Che questo vino “arancione” (esteriormente) sia riconducibile alla nota cantina friulana Puiatti, non presenta dubbi in merito. Il nome del produttore viene scritto in etichetta così grande da poter essere catalogato come cartello segnaletico. Complice anche il colore di fondo di questo packaging che possiamo definire, come minimo, “ottico”. Al centro unicamente il nome del vitigno, Traminer Aromatico. Niente più. La semplicità più concreta e statuaria che si possa immaginare. In questo blog abbiamo più volte discettato sul fatto che “nel meno c’è il più”, cioè che la semplicità, in comunicazione, vince sempre. Forse non sempre. Laddove semplicità significa anche sterilità. In pratica è molto comodo mascherarsi dietro a delle scelte creative semplici, magari per mancanza di idee. Certo, questa etichetta si fa notare, quel risultato lo ottiene. E forse anche quello di farsi ricordare. Potrebbe mancare un po’ di emozione? Qualcosa che provochi un guizzo romantico, un vibrazione semantica, una circostanza mnemonica? Il colore in questo caso compensa la mancanza di altri elementi. Diciamo pure che l’idea, in questo caso, sta in quel colore arancione che raramente si vede nelle etichette dei vini. E la chiudiamo qui.

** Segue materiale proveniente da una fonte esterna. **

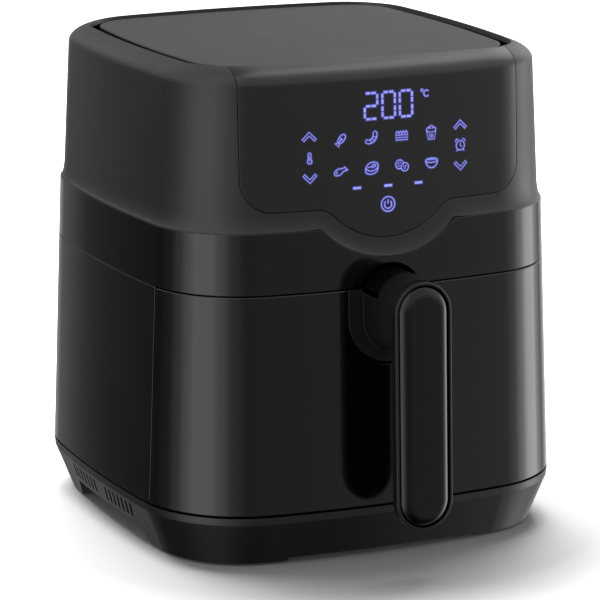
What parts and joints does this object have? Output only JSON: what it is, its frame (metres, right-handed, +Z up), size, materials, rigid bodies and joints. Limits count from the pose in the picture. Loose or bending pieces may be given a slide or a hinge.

Un Assaggio di Qualità nella Piana Rotaliana


Clesurae, Teroldego, Cantina Rotaliana.

Questa etichetta veste il vino di punta di una cantina sociale trentina, frutto della fusione, avvenuta nel 1968, tra la Cantina Cooperativa di Mezzolombardo e l’Enologica Rotaliana. Il nome attuale dell’azienda riassume infatti queste due realtà, anche semanticamente: Cantina Rotaliana. Si tratta di una classica cantina “di montagna” (ma che opera in pianura) dove molti piccoli e grandi viticoltori conferiscono le uve (attualmente i soci conferitori sono quasi 300). Il vino che presentiamo in questo breve articolo si chiama “Clesurae”, cioè “serratura” in latino, ma anche “chiusura” con riferimento ai “clos” francesi, piccoli appezzamenti di vigna spesso racchiusi entro il perimetro di mura fatte di sassi e costruite a secco. Sta a significare che le uve che compongono questo vino rosso (vitigno 100% Teroldego, il Re di quella zona chiamata Piana Rotaliana) sono selezionate. Provengono infatti da un vigneto di 50 anni nel quale le rese vengono limitate a 90 quintali per ettaro. Insomma, un vino di tutto rispetto, che rimane 24 mesi in barrique per acquisire maturità e possanza. In etichetta scorgiamo caratteri arcaici, e anche una curiosa illustrazione con due uomini vendemmianti, uno dei quali sta scaricando l’uva da una cesta e l’altro assaggia un acino preso da un grappolo. Ancora oggi infatti, nonostante metodi di rilevazione molto specifici e tecnici, la maturità e la qualità delle uve viene spesso accertata… al gusto. I toni cromatici molto rossi, facilitano una “presa di attenzione” sullo scaffale. Un certa originalità dello stile assolverà anch’essa ai propri compiti.

A Strevi, Caricano l’Asino con il Carialoso


Carialoso, Caricalasino, Marenco.

I nomi dei vini di questa azienda piemontese, che opera nei pressi di Strevi, vicino ad Acqui Terme, sono abbastanza sorprendenti. Nel senso che molti di essi rischiano di “suonare male”. Oltre a questo “Carialoso” (del nome antico della vigna di provenienza delle uve), nella gamma troviamo “Scrapona” (Moscato d’Asti), Bassina (Barbera d’Asti), Ma Mù (Moscato Secco), Valtignosa (Cortese). Infatti per i nomi, la fonetica si mescola con la semantica, generando quella che è la percezione “a valle”, cioè nella mente dell’attuale o del potenziale cliente consumatore. In particolare in una etichetta come questa, molto povera di elementi (ma questo può essere un pregio), cioè incisiva con i suoi contenuti, il nome del vino emerge moltissimo, diventa protagonista, insieme a quello del produttore. Il nome Marenco, in alto, sovrastato da due anatre in volo, prende il sopravvento grazie al carattere di scrittura di forte struttura, ma anche il nome del vino, in azzurro, sia pure in corsivo, acquisisce importanza grazie alla sua centralità. Bella la carta dell’etichetta, di spessore al tatto, che fornisce eleganza e sobrietà al tempo stesso. Certo che “Carialoso” può davvero riportare qualcosa di sgradevole come ad esempio la carie. Chissà se ci hanno pensato, prima di decidere di chiamare così questo bianco del Monferrato… P.S.: il vitigno di questo vino ha pure lui un nome davvero particolare, “Caricalasino”. E non è uno scherzo: si chiama proprio così. Sembra, in origine perché si tratta di uve particolarmente produttive che generavano grossi carichi per quantità e volume (oggi le rese sono ridotte per mano e per scelta del viticoltore).